#### Recorded data:
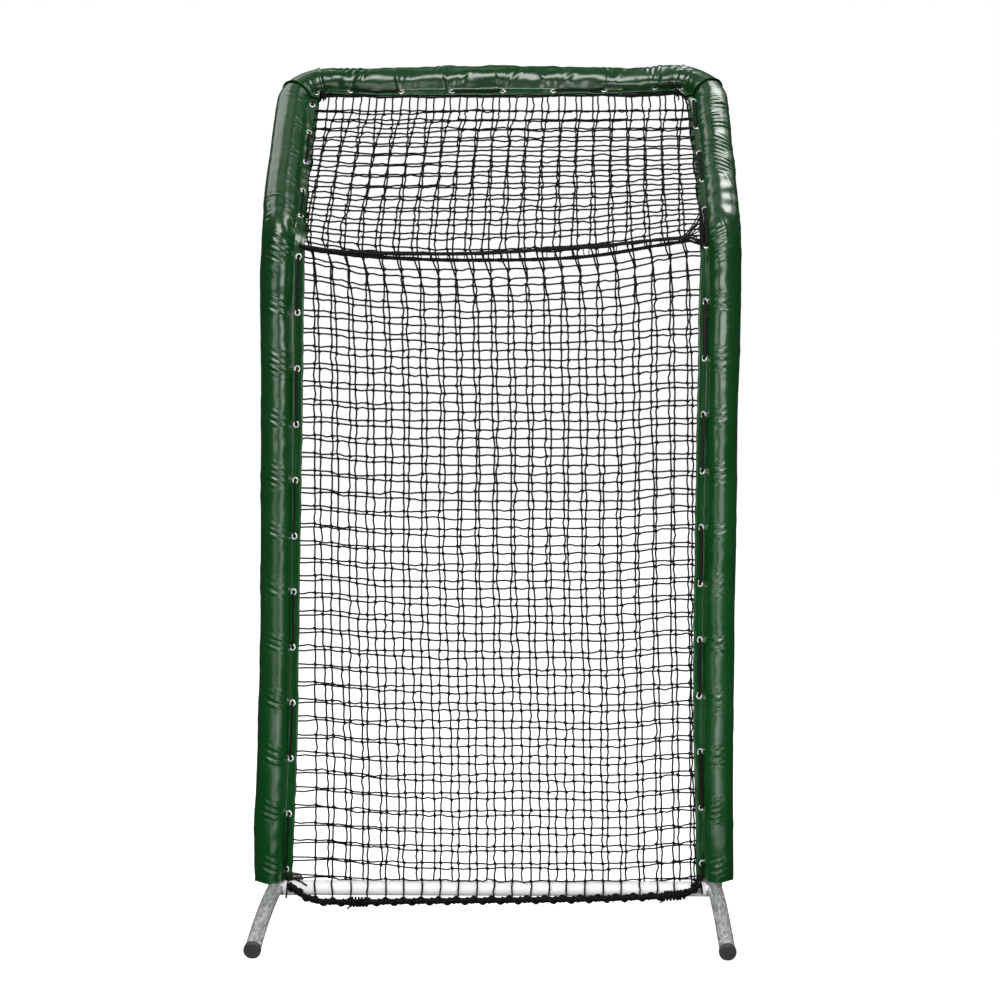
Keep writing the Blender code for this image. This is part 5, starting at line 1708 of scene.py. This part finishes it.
# %% Lamps
# Each has a name, place, target, width, height and radiance, and says what it is for: a streak
# shows only in gloss, a fill doesn't show in it, and a box does both.
LAMPS = (
    ("right_strip_high", (0.52, -0.87, 1.62), (0.0, -0.1, 1.62), 0.62, 0.36, 5.4, "streak"),
    ("right_strip_middle", (0.50, -1.00, 1.17), (0.0, -0.1, 1.17), 0.62, 0.56, 2.2, "streak"),
    ("right_strip_low", (0.42, -1.10, 0.48), (0.0, -0.1, 0.48), 0.62, 0.82, 1.5, "streak"),
    ("left_strip_high", (-0.50, -1.12, 1.54), (-0.1, -0.1, 1.54), 0.66, 0.58, 2.1, "streak"),
    ("left_strip_low", (-0.50, -1.15, 0.74), (-0.1, -0.1, 0.74), 0.66, 0.98, 0.70, "streak"),
    ("high_box_front", (0.0, -1.60, 3.15), (0.0, 0.4, 2.25), 1.7, 0.90, 8.5, "streak"),
    ("floor_card", (0.60, -1.9, 0.02), (0.60, -1.9, 1.0), 1.9, 2.4, 1.5, "box"),
    ("left_overhead_box", (-1.6, 0.68, 4.1), (-1.5, 0.63, 2.1), 2.3, 1.0, 1.8, "box"),
    ("left_overhead_edge", (-0.35, 0.68, 4.1), (-0.35, 0.63, 2.1), 0.80, 1.0, 0.4, "streak"),
    ("left_rear_box", (-2.7, 1.8, 4.1), (-2.2, 1.5, 2.1), 1.4, 1.6, 1.5, "box"),
    ("right_overhead_box", (1.14, 0.66, 4.1), (1.10, 0.61, 2.1), 0.90, 0.92, 2.2, "box"),
    ("right_arm_strip", (0.90, 0.34, 2.95), (0.75, 0.25, 2.05), 0.50, 0.60, 6.0, "streak"),
    ("right_rear_box", (2.3, 1.5, 4.1), (2.0, 1.3, 2.1), 1.2, 1.4, 1.0, "box"),
    ("rear_glint", (0.0, 2.6, 2.2), (0.0, -0.3, 0.05), 0.9, 0.8, 0.8, "streak"),
    ("top_fill", (0.0, 0.2, 4.0), (0.0, 0.1, 2.0), 2.6, 2.2, 2.6, "fill"),
    ("low_fill", (0.0, -2.0, 0.80), (0.0, -0.1, 0.10), 2.2, 0.8, 5.2, "fill"))
for name, place, target, width, height, radiance, use in LAMPS:
    lamp = bpy.data.lights.new(name, "AREA")
    lamp.shape = "RECTANGLE"
    lamp.size = width
    lamp.size_y = height
    lamp.energy = radiance * math.pi * width * height
    box = bpy.data.objects.new(name, lamp)
    box.location = place
    box.rotation_euler = (Vector(target) - Vector(place)).to_track_quat("-Z", "Y").to_euler()
    box.visible_camera = False
    box.visible_diffuse = use != "streak"
    box.visible_glossy = use != "fill"
    bpy.context.collection.objects.link(box)
bpy.context.scene.view_settings.view_transform = "Standard"
print("lamps:", len(LAMPS))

#### Job:
Produce an exact copy of the whole listing.

#### Output for this task:
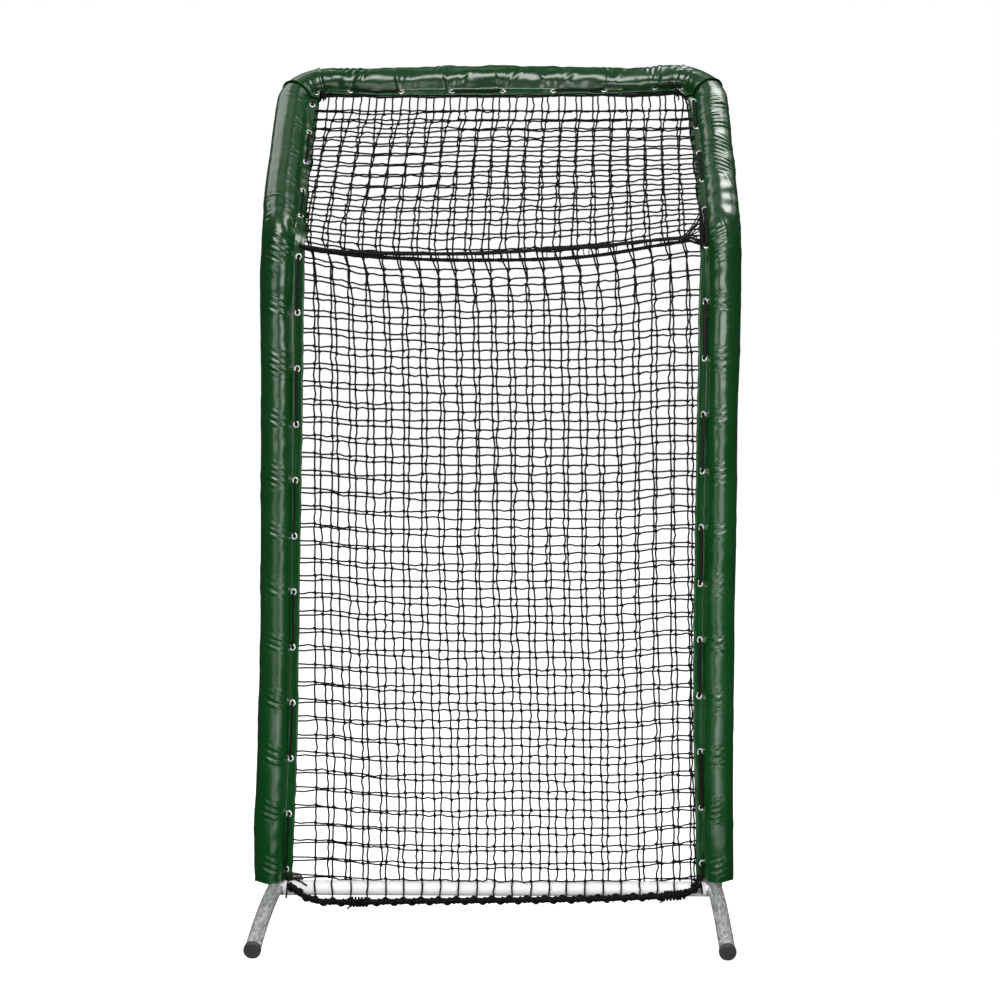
Keep writing the Blender code for this image. This is part 5, starting at line 1708 of scene.py. This part finishes it.
# %% Lamps
# Each has a name, place, target, width, height and radiance, and says what it is for: a streak
# shows only in gloss, a fill doesn't show in it, and a box does both.
LAMPS = (
    ("right_strip_high", (0.52, -0.87, 1.62), (0.0, -0.1, 1.62), 0.62, 0.36, 5.4, "streak"),
    ("right_strip_middle", (0.50, -1.00, 1.17), (0.0, -0.1, 1.17), 0.62, 0.56, 2.2, "streak"),
    ("right_strip_low", (0.42, -1.10, 0.48), (0.0, -0.1, 0.48), 0.62, 0.82, 1.5, "streak"),
    ("left_strip_high", (-0.50, -1.12, 1.54), (-0.1, -0.1, 1.54), 0.66, 0.58, 2.1, "streak"),
    ("left_strip_low", (-0.50, -1.15, 0.74), (-0.1, -0.1, 0.74), 0.66, 0.98, 0.70, "streak"),
    ("high_box_front", (0.0, -1.60, 3.15), (0.0, 0.4, 2.25), 1.7, 0.90, 8.5, "streak"),
    ("floor_card", (0.60, -1.9, 0.02), (0.60, -1.9, 1.0), 1.9, 2.4, 1.5, "box"),
    ("left_overhead_box", (-1.6, 0.68, 4.1), (-1.5, 0.63, 2.1), 2.3, 1.0, 1.8, "box"),
    ("left_overhead_edge", (-0.35, 0.68, 4.1), (-0.35, 0.63, 2.1), 0.80, 1.0, 0.4, "streak"),
    ("left_rear_box", (-2.7, 1.8, 4.1), (-2.2, 1.5, 2.1), 1.4, 1.6, 1.5, "box"),
    ("right_overhead_box", (1.14, 0.66, 4.1), (1.10, 0.61, 2.1), 0.90, 0.92, 2.2, "box"),
    ("right_arm_strip", (0.90, 0.34, 2.95), (0.75, 0.25, 2.05), 0.50, 0.60, 6.0, "streak"),
    ("right_rear_box", (2.3, 1.5, 4.1), (2.0, 1.3, 2.1), 1.2, 1.4, 1.0, "box"),
    ("rear_glint", (0.0, 2.6, 2.2), (0.0, -0.3, 0.05), 0.9, 0.8, 0.8, "streak"),
    ("top_fill", (0.0, 0.2, 4.0), (0.0, 0.1, 2.0), 2.6, 2.2, 2.6, "fill"),
    ("low_fill", (0.0, -2.0, 0.80), (0.0, -0.1, 0.10), 2.2, 0.8, 5.2, "fill"))
for name, place, target, width, height, radiance, use in LAMPS:
    lamp = bpy.data.lights.new(name, "AREA")
    lamp.shape = "RECTANGLE"
    lamp.size = width
    lamp.size_y = height
    lamp.energy = radiance * math.pi * width * height
    box = bpy.data.objects.new(name, lamp)
    box.location = place
    box.rotation_euler = (Vector(target) - Vector(place)).to_track_quat("-Z", "Y").to_euler()
    box.visible_camera = False
    box.visible_diffuse = use != "streak"
    box.visible_glossy = use != "fill"
    bpy.context.collection.objects.link(box)
bpy.context.scene.view_settings.view_transform = "Standard"
print("lamps:", len(LAMPS))